* EXERCISE MATERIALS
■ ■ ■

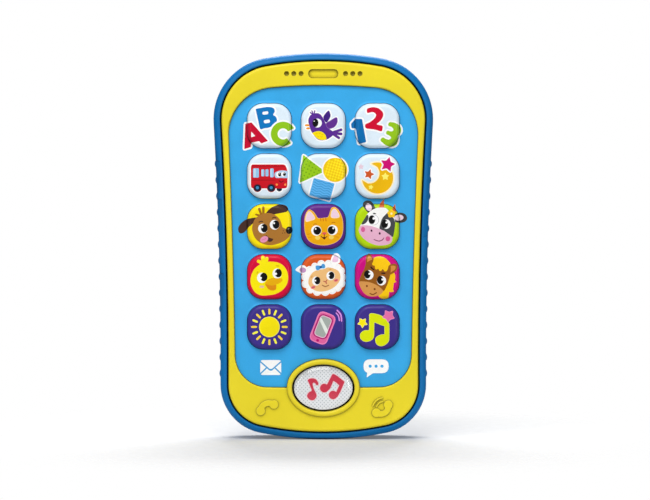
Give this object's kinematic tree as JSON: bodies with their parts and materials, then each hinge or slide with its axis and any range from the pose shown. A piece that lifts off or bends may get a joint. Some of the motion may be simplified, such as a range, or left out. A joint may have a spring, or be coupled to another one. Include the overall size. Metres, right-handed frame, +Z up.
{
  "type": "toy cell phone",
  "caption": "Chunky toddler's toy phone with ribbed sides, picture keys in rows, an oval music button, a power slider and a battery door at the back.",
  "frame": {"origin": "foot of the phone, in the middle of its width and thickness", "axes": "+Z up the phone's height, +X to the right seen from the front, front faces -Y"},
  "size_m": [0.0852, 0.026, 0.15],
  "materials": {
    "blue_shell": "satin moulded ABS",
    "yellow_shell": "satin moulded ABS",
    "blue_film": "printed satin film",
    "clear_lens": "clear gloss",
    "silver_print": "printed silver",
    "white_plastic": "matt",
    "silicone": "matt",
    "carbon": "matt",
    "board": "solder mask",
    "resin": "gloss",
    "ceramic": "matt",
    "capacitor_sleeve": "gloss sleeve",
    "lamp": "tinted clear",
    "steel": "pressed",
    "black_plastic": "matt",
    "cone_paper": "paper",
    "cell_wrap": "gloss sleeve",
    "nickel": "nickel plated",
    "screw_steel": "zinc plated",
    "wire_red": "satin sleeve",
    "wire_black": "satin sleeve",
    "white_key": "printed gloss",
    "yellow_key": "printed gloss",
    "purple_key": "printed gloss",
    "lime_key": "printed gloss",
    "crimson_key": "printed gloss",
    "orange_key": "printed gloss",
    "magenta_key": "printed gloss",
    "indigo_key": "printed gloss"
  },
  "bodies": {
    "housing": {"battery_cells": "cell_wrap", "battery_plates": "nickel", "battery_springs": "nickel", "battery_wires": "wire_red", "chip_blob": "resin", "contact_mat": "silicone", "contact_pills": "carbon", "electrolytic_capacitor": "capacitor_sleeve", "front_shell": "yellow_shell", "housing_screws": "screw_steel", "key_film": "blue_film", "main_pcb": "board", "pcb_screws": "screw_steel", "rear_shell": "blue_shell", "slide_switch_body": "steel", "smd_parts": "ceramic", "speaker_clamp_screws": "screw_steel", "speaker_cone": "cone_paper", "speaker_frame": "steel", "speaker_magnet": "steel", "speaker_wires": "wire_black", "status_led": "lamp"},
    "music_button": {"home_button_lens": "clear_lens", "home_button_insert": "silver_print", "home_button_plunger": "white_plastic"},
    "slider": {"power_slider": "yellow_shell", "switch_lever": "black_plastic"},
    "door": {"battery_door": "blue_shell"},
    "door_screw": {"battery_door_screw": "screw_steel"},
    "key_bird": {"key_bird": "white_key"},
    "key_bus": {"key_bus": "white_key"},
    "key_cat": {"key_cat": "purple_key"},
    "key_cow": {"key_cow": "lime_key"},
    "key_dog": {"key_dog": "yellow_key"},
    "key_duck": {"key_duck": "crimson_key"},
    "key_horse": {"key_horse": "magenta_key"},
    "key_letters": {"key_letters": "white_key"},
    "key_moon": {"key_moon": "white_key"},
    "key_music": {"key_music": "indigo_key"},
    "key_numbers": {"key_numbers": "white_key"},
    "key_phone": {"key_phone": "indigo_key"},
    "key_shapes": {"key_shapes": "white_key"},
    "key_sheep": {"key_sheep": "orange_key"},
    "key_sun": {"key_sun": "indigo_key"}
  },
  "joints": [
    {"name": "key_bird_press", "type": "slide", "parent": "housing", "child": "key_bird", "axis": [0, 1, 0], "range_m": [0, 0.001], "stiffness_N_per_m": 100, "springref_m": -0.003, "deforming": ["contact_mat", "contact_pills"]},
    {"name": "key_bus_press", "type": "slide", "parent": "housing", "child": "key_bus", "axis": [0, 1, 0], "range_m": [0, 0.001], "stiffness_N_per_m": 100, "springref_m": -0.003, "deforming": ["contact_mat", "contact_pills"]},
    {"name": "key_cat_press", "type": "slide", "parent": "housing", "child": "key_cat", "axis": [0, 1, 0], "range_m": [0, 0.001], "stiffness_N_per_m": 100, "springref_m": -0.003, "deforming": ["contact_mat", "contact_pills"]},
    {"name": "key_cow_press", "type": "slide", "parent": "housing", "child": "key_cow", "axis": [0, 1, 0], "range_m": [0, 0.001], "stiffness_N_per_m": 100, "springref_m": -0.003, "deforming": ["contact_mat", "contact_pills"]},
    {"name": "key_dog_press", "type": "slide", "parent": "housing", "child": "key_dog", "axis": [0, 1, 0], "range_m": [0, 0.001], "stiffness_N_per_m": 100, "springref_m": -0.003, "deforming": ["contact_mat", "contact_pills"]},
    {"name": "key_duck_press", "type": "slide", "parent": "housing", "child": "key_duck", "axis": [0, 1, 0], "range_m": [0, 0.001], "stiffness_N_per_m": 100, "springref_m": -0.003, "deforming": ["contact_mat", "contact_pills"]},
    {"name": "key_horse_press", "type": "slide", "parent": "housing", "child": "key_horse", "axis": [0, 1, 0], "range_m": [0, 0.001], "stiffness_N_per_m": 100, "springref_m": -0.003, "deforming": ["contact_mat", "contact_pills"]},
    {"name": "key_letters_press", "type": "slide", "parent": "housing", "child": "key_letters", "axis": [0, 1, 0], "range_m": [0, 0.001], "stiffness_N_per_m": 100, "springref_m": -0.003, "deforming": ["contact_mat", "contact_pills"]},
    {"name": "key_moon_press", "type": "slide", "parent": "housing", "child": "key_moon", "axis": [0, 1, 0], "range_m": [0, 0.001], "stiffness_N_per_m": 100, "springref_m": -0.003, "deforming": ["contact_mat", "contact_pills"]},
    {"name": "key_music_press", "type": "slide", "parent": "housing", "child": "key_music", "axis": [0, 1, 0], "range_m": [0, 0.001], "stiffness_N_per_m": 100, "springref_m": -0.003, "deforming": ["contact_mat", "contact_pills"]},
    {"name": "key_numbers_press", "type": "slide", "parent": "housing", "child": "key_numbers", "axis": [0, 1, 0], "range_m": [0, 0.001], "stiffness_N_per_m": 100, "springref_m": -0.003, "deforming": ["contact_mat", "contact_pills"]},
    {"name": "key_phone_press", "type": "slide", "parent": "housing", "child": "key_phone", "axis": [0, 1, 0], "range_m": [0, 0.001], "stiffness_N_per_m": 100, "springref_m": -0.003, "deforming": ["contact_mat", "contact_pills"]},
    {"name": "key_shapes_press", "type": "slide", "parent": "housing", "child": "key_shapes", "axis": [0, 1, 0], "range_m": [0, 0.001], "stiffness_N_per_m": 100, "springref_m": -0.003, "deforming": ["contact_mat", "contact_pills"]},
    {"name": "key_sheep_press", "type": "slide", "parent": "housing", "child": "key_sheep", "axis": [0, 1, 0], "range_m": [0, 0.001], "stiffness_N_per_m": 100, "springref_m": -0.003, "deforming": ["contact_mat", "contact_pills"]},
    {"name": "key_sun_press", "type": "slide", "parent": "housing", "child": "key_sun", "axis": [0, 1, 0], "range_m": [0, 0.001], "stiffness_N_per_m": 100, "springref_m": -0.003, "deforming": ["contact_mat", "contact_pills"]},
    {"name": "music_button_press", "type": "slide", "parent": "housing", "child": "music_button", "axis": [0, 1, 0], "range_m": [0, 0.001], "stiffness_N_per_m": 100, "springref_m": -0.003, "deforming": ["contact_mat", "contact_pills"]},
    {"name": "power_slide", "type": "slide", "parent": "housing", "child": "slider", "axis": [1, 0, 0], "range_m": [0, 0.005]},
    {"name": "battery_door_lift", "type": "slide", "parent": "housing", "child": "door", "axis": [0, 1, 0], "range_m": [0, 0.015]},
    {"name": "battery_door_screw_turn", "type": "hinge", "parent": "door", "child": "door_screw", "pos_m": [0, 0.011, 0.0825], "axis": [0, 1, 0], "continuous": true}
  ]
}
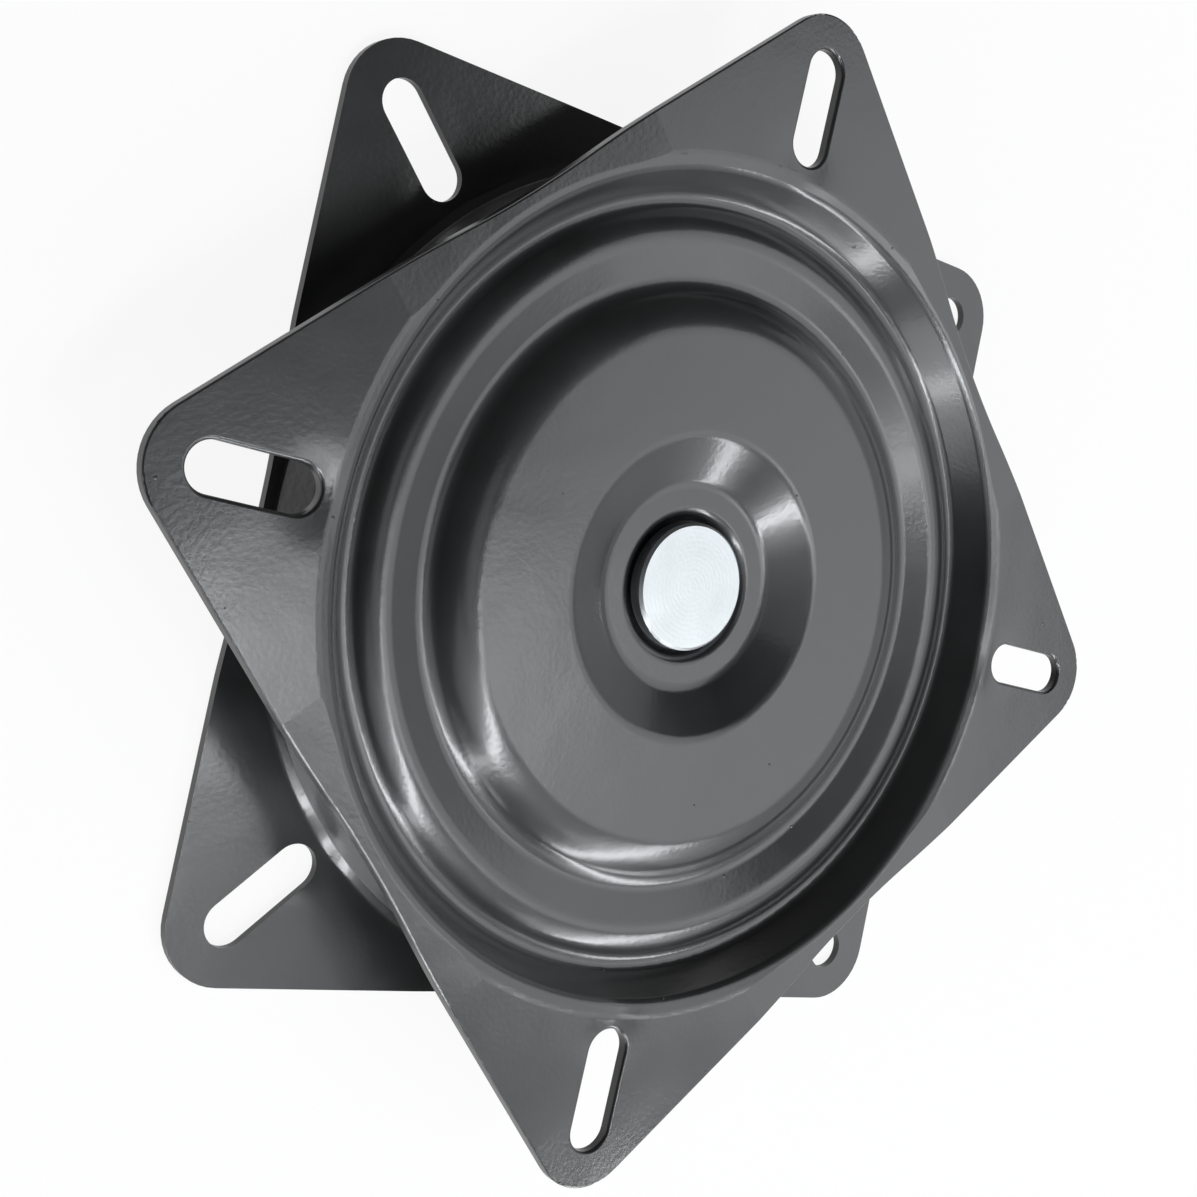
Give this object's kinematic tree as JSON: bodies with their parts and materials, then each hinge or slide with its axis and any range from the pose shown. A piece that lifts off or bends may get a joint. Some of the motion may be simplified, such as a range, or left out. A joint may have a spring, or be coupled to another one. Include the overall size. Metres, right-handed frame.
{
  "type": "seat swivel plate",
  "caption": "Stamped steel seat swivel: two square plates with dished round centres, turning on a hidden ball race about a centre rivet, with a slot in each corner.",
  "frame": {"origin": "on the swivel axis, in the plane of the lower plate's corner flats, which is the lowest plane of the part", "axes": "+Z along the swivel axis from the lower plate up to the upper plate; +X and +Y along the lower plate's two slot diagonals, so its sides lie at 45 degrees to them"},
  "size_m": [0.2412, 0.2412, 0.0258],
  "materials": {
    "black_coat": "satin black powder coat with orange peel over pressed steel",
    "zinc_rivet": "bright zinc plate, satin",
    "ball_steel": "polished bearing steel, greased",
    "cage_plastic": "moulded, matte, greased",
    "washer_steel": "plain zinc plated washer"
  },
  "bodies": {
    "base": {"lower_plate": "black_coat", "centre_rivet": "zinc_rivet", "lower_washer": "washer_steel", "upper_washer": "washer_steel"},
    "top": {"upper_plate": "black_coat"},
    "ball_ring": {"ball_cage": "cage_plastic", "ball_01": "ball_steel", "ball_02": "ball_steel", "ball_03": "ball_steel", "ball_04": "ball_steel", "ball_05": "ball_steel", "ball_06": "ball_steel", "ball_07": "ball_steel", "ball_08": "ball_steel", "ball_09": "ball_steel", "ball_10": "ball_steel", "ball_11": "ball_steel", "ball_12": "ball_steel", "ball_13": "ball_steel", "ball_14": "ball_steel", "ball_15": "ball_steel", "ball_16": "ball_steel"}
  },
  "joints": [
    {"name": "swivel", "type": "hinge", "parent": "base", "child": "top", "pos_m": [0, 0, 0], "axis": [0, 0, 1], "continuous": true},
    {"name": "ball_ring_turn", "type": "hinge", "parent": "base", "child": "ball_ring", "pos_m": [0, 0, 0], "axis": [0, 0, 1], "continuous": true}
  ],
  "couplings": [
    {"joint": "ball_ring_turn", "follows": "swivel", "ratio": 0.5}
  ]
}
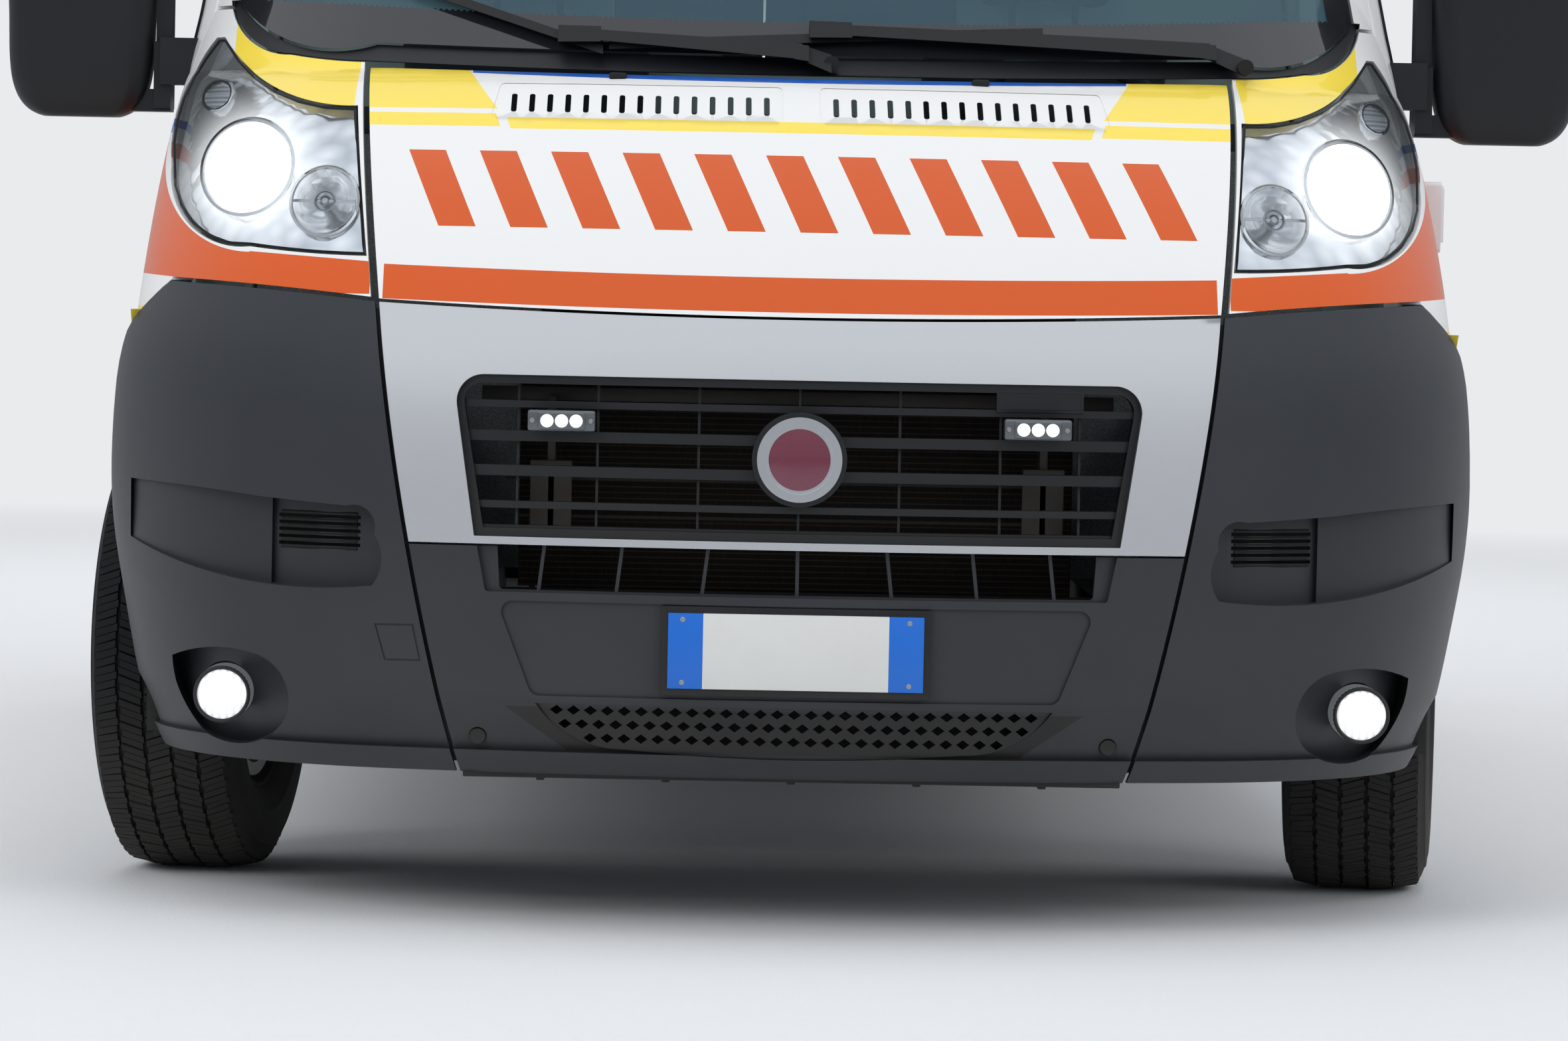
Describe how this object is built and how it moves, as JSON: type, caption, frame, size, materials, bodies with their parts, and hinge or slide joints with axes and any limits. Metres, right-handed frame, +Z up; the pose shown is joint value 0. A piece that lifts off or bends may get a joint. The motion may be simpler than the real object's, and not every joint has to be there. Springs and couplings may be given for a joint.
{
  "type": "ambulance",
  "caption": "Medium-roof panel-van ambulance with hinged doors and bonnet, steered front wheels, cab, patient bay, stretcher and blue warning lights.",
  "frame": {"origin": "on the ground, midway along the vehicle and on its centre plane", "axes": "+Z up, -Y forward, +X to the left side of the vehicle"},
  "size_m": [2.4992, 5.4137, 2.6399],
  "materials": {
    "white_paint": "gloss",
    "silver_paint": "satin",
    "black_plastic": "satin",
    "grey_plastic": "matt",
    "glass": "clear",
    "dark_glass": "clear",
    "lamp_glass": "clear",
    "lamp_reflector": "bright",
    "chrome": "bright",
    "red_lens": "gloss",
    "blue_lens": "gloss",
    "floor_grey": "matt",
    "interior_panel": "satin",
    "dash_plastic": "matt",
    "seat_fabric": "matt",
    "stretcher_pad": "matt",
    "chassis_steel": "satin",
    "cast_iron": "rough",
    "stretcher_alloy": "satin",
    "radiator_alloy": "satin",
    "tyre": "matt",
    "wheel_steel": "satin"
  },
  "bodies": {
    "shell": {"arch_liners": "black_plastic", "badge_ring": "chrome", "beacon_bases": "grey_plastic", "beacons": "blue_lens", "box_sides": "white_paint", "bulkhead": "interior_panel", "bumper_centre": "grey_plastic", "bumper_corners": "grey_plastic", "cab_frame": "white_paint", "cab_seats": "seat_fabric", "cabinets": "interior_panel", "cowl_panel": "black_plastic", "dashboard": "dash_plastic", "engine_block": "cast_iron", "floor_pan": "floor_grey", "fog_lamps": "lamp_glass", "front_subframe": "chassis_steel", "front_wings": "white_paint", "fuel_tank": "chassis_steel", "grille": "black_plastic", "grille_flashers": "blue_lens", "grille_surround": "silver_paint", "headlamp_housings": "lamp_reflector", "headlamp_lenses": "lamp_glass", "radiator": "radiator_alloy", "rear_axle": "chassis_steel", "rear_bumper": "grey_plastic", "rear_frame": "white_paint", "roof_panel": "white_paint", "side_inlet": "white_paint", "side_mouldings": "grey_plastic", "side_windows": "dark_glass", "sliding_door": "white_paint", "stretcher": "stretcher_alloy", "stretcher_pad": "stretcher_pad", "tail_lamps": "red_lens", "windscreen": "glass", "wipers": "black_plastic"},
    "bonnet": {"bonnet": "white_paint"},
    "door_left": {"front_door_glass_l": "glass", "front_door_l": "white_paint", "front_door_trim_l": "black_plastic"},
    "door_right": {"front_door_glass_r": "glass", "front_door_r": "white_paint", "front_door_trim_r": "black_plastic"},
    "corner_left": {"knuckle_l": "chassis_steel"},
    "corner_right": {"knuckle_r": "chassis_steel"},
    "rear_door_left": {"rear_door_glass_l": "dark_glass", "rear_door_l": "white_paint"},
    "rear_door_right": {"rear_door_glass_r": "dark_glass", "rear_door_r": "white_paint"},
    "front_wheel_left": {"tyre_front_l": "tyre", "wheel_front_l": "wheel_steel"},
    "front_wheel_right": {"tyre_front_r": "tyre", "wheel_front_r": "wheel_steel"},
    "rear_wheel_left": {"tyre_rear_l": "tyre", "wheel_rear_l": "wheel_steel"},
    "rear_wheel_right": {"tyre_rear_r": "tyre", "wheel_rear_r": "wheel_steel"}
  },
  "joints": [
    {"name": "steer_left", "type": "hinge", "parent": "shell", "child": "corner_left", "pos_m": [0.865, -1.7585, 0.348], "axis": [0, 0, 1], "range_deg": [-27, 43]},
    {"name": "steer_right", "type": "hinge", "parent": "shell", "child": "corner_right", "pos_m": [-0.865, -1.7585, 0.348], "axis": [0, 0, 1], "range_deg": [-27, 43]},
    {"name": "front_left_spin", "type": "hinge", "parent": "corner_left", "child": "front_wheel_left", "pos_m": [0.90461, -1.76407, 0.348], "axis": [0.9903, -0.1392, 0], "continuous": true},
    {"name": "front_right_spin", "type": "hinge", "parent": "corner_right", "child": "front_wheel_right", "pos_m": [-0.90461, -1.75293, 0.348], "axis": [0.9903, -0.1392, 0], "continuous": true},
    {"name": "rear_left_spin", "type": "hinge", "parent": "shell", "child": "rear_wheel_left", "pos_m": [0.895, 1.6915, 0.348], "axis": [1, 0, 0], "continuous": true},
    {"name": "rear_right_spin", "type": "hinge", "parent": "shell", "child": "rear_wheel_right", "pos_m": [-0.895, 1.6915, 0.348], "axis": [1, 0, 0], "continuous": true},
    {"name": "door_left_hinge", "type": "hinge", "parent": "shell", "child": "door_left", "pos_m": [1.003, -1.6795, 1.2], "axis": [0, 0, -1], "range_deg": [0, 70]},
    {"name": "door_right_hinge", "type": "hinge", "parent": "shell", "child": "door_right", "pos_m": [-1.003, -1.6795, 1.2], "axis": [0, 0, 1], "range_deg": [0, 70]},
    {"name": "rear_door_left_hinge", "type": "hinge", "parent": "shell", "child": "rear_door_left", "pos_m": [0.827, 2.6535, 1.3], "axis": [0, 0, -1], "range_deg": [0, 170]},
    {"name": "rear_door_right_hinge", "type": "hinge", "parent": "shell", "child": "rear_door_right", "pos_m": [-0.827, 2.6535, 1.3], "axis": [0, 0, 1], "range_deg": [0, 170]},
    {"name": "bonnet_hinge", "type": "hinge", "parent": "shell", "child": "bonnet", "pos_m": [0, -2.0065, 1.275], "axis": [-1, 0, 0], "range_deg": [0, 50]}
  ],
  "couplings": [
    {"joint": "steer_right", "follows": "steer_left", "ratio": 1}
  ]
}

■ ■ ■

* WHAT TO DO
Copy out every line holding the string "tree".

* FINAL RESULT
Give this object's kinematic tree as JSON: bodies with their parts and materials, then each hinge or slide with its axis and any range from the pose shown. A piece that lifts off or bends may get a joint. Some of the motion may be simplified, such as a range, or left out. A joint may have a spring, or be coupled to another one. Include the overall size. Metres, right-handed frame, +Z up.
Give this object's kinematic tree as JSON: bodies with their parts and materials, then each hinge or slide with its axis and any range from the pose shown. A piece that lifts off or bends may get a joint. Some of the motion may be simplified, such as a range, or left out. A joint may have a spring, or be coupled to another one. Include the overall size. Metres, right-handed frame.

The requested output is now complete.